## Directions for this task
Copy every line of the material below word for word.

## Material provided
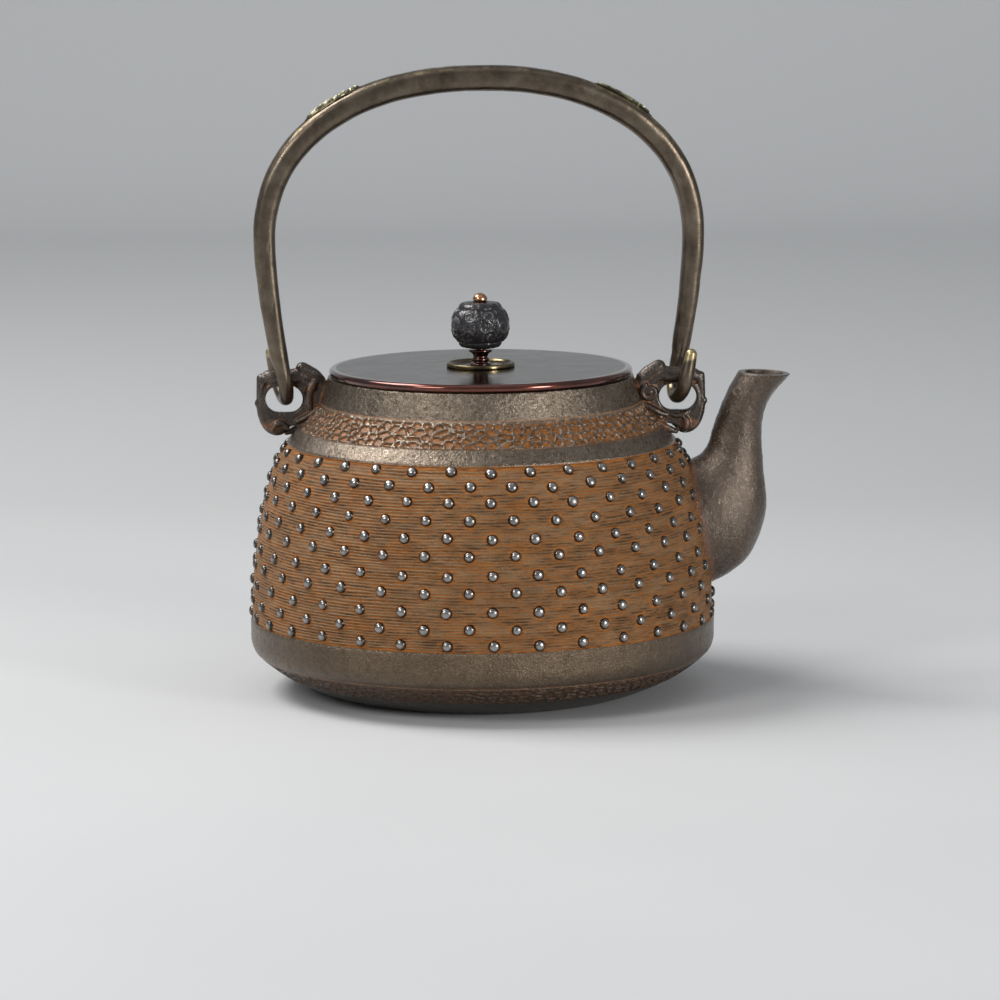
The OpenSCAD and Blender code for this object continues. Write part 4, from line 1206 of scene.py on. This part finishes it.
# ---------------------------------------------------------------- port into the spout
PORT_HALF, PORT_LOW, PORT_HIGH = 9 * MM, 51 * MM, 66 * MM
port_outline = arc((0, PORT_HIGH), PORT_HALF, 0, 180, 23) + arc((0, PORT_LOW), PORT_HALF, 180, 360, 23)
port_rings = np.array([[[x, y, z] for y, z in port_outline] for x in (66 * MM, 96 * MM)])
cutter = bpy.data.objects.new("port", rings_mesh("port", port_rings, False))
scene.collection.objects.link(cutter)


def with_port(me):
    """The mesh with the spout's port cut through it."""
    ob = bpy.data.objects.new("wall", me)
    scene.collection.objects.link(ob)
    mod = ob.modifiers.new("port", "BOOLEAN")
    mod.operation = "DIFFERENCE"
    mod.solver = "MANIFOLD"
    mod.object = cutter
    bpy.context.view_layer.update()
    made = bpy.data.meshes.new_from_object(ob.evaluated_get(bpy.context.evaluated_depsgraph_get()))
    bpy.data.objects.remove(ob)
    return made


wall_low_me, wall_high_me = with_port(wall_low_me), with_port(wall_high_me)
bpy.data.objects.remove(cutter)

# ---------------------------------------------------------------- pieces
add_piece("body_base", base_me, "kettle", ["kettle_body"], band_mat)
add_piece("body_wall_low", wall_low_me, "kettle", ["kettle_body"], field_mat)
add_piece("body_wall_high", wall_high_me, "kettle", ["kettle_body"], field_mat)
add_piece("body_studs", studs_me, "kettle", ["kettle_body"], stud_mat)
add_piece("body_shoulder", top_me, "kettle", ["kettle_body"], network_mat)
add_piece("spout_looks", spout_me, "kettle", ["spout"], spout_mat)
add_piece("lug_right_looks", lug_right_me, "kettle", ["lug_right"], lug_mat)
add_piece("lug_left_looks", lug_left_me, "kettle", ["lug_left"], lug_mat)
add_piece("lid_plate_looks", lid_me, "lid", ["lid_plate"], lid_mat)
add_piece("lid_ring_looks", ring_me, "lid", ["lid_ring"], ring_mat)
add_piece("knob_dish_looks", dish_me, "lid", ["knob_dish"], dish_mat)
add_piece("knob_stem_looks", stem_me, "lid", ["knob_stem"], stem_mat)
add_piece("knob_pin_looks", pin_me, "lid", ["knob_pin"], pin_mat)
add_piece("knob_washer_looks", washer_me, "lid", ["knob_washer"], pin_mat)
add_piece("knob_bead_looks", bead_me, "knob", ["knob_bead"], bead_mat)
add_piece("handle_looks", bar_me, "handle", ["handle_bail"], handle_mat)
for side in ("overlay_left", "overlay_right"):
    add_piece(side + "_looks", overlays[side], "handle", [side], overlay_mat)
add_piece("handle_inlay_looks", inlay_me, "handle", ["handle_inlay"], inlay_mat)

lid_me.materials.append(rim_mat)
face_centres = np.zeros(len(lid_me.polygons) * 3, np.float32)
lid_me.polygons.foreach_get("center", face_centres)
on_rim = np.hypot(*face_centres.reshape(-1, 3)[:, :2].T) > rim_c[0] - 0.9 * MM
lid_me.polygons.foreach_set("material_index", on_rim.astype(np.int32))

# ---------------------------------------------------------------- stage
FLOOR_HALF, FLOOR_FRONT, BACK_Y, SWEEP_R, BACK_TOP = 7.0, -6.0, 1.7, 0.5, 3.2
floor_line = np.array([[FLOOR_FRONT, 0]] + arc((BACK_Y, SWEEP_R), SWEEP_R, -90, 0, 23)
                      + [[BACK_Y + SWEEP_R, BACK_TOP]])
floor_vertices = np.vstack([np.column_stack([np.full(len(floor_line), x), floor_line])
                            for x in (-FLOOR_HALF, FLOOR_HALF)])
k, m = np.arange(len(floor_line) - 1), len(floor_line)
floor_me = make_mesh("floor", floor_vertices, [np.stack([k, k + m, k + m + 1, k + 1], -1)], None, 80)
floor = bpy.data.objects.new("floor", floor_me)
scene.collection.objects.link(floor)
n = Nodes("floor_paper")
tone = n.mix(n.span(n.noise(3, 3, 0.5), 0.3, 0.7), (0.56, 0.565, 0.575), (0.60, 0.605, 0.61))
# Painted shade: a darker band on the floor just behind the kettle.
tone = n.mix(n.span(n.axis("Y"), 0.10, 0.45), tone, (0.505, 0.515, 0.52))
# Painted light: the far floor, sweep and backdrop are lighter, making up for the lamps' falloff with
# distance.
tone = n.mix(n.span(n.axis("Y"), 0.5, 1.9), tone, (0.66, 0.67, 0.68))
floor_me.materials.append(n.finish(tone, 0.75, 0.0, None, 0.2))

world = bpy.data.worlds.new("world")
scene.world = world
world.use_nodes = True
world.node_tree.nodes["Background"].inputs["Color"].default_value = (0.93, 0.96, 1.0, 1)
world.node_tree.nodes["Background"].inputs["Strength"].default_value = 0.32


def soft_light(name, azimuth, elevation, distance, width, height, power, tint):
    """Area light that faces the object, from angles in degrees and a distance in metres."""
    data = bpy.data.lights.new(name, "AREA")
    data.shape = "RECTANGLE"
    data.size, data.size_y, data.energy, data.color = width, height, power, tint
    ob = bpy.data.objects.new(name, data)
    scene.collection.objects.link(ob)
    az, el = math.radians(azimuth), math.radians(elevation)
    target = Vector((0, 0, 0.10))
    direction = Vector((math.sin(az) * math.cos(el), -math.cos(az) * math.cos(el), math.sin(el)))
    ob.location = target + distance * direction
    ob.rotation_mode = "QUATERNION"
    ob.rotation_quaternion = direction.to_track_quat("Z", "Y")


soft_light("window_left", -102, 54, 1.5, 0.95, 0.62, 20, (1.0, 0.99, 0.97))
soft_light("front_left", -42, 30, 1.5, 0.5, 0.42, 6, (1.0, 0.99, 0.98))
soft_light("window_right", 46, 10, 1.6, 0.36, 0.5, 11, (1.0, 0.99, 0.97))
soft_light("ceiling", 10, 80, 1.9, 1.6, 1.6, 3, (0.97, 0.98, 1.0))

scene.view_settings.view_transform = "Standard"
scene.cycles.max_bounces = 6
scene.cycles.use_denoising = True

## Final answer
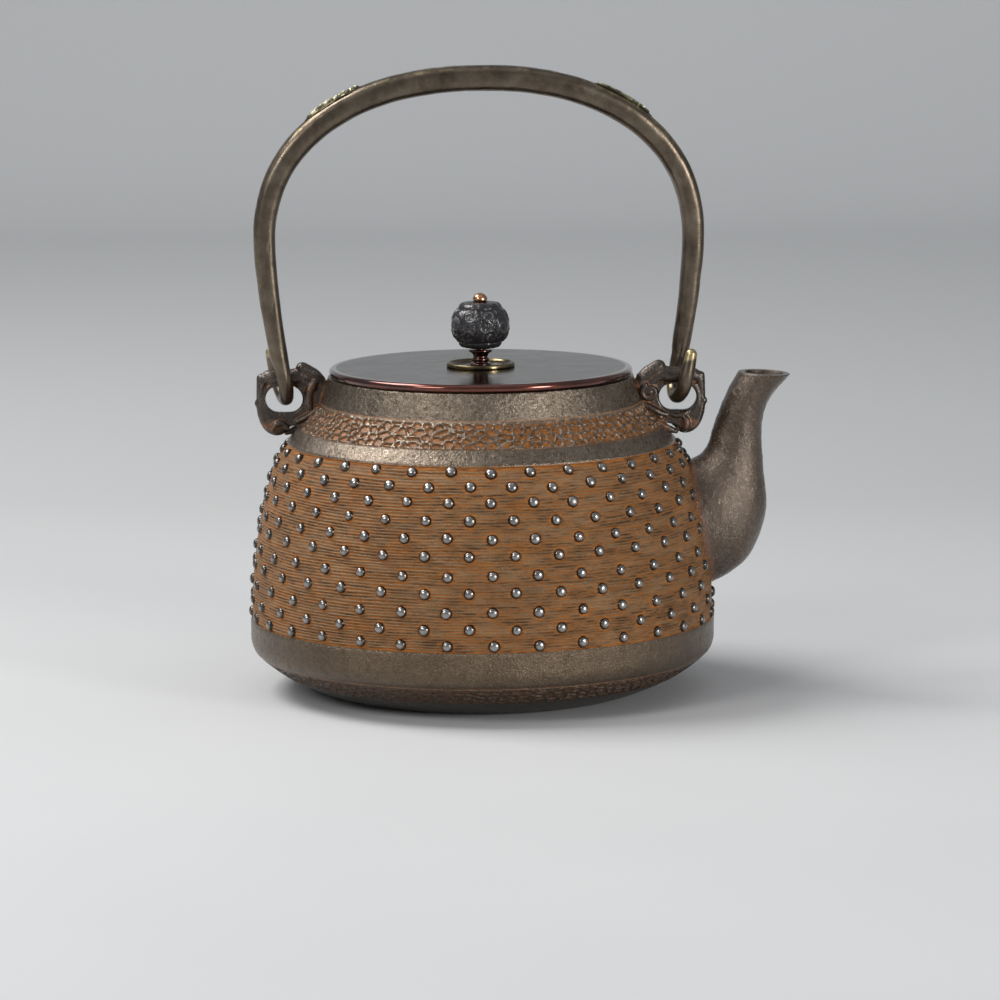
The OpenSCAD and Blender code for this object continues. Write part 4, from line 1206 of scene.py on. This part finishes it.
# ---------------------------------------------------------------- port into the spout
PORT_HALF, PORT_LOW, PORT_HIGH = 9 * MM, 51 * MM, 66 * MM
port_outline = arc((0, PORT_HIGH), PORT_HALF, 0, 180, 23) + arc((0, PORT_LOW), PORT_HALF, 180, 360, 23)
port_rings = np.array([[[x, y, z] for y, z in port_outline] for x in (66 * MM, 96 * MM)])
cutter = bpy.data.objects.new("port", rings_mesh("port", port_rings, False))
scene.collection.objects.link(cutter)


def with_port(me):
    """The mesh with the spout's port cut through it."""
    ob = bpy.data.objects.new("wall", me)
    scene.collection.objects.link(ob)
    mod = ob.modifiers.new("port", "BOOLEAN")
    mod.operation = "DIFFERENCE"
    mod.solver = "MANIFOLD"
    mod.object = cutter
    bpy.context.view_layer.update()
    made = bpy.data.meshes.new_from_object(ob.evaluated_get(bpy.context.evaluated_depsgraph_get()))
    bpy.data.objects.remove(ob)
    return made


wall_low_me, wall_high_me = with_port(wall_low_me), with_port(wall_high_me)
bpy.data.objects.remove(cutter)

# ---------------------------------------------------------------- pieces
add_piece("body_base", base_me, "kettle", ["kettle_body"], band_mat)
add_piece("body_wall_low", wall_low_me, "kettle", ["kettle_body"], field_mat)
add_piece("body_wall_high", wall_high_me, "kettle", ["kettle_body"], field_mat)
add_piece("body_studs", studs_me, "kettle", ["kettle_body"], stud_mat)
add_piece("body_shoulder", top_me, "kettle", ["kettle_body"], network_mat)
add_piece("spout_looks", spout_me, "kettle", ["spout"], spout_mat)
add_piece("lug_right_looks", lug_right_me, "kettle", ["lug_right"], lug_mat)
add_piece("lug_left_looks", lug_left_me, "kettle", ["lug_left"], lug_mat)
add_piece("lid_plate_looks", lid_me, "lid", ["lid_plate"], lid_mat)
add_piece("lid_ring_looks", ring_me, "lid", ["lid_ring"], ring_mat)
add_piece("knob_dish_looks", dish_me, "lid", ["knob_dish"], dish_mat)
add_piece("knob_stem_looks", stem_me, "lid", ["knob_stem"], stem_mat)
add_piece("knob_pin_looks", pin_me, "lid", ["knob_pin"], pin_mat)
add_piece("knob_washer_looks", washer_me, "lid", ["knob_washer"], pin_mat)
add_piece("knob_bead_looks", bead_me, "knob", ["knob_bead"], bead_mat)
add_piece("handle_looks", bar_me, "handle", ["handle_bail"], handle_mat)
for side in ("overlay_left", "overlay_right"):
    add_piece(side + "_looks", overlays[side], "handle", [side], overlay_mat)
add_piece("handle_inlay_looks", inlay_me, "handle", ["handle_inlay"], inlay_mat)

lid_me.materials.append(rim_mat)
face_centres = np.zeros(len(lid_me.polygons) * 3, np.float32)
lid_me.polygons.foreach_get("center", face_centres)
on_rim = np.hypot(*face_centres.reshape(-1, 3)[:, :2].T) > rim_c[0] - 0.9 * MM
lid_me.polygons.foreach_set("material_index", on_rim.astype(np.int32))

# ---------------------------------------------------------------- stage
FLOOR_HALF, FLOOR_FRONT, BACK_Y, SWEEP_R, BACK_TOP = 7.0, -6.0, 1.7, 0.5, 3.2
floor_line = np.array([[FLOOR_FRONT, 0]] + arc((BACK_Y, SWEEP_R), SWEEP_R, -90, 0, 23)
                      + [[BACK_Y + SWEEP_R, BACK_TOP]])
floor_vertices = np.vstack([np.column_stack([np.full(len(floor_line), x), floor_line])
                            for x in (-FLOOR_HALF, FLOOR_HALF)])
k, m = np.arange(len(floor_line) - 1), len(floor_line)
floor_me = make_mesh("floor", floor_vertices, [np.stack([k, k + m, k + m + 1, k + 1], -1)], None, 80)
floor = bpy.data.objects.new("floor", floor_me)
scene.collection.objects.link(floor)
n = Nodes("floor_paper")
tone = n.mix(n.span(n.noise(3, 3, 0.5), 0.3, 0.7), (0.56, 0.565, 0.575), (0.60, 0.605, 0.61))
# Painted shade: a darker band on the floor just behind the kettle.
tone = n.mix(n.span(n.axis("Y"), 0.10, 0.45), tone, (0.505, 0.515, 0.52))
# Painted light: the far floor, sweep and backdrop are lighter, making up for the lamps' falloff with
# distance.
tone = n.mix(n.span(n.axis("Y"), 0.5, 1.9), tone, (0.66, 0.67, 0.68))
floor_me.materials.append(n.finish(tone, 0.75, 0.0, None, 0.2))

world = bpy.data.worlds.new("world")
scene.world = world
world.use_nodes = True
world.node_tree.nodes["Background"].inputs["Color"].default_value = (0.93, 0.96, 1.0, 1)
world.node_tree.nodes["Background"].inputs["Strength"].default_value = 0.32


def soft_light(name, azimuth, elevation, distance, width, height, power, tint):
    """Area light that faces the object, from angles in degrees and a distance in metres."""
    data = bpy.data.lights.new(name, "AREA")
    data.shape = "RECTANGLE"
    data.size, data.size_y, data.energy, data.color = width, height, power, tint
    ob = bpy.data.objects.new(name, data)
    scene.collection.objects.link(ob)
    az, el = math.radians(azimuth), math.radians(elevation)
    target = Vector((0, 0, 0.10))
    direction = Vector((math.sin(az) * math.cos(el), -math.cos(az) * math.cos(el), math.sin(el)))
    ob.location = target + distance * direction
    ob.rotation_mode = "QUATERNION"
    ob.rotation_quaternion = direction.to_track_quat("Z", "Y")


soft_light("window_left", -102, 54, 1.5, 0.95, 0.62, 20, (1.0, 0.99, 0.97))
soft_light("front_left", -42, 30, 1.5, 0.5, 0.42, 6, (1.0, 0.99, 0.98))
soft_light("window_right", 46, 10, 1.6, 0.36, 0.5, 11, (1.0, 0.99, 0.97))
soft_light("ceiling", 10, 80, 1.9, 1.6, 1.6, 3, (0.97, 0.98, 1.0))

scene.view_settings.view_transform = "Standard"
scene.cycles.max_bounces = 6
scene.cycles.use_denoising = True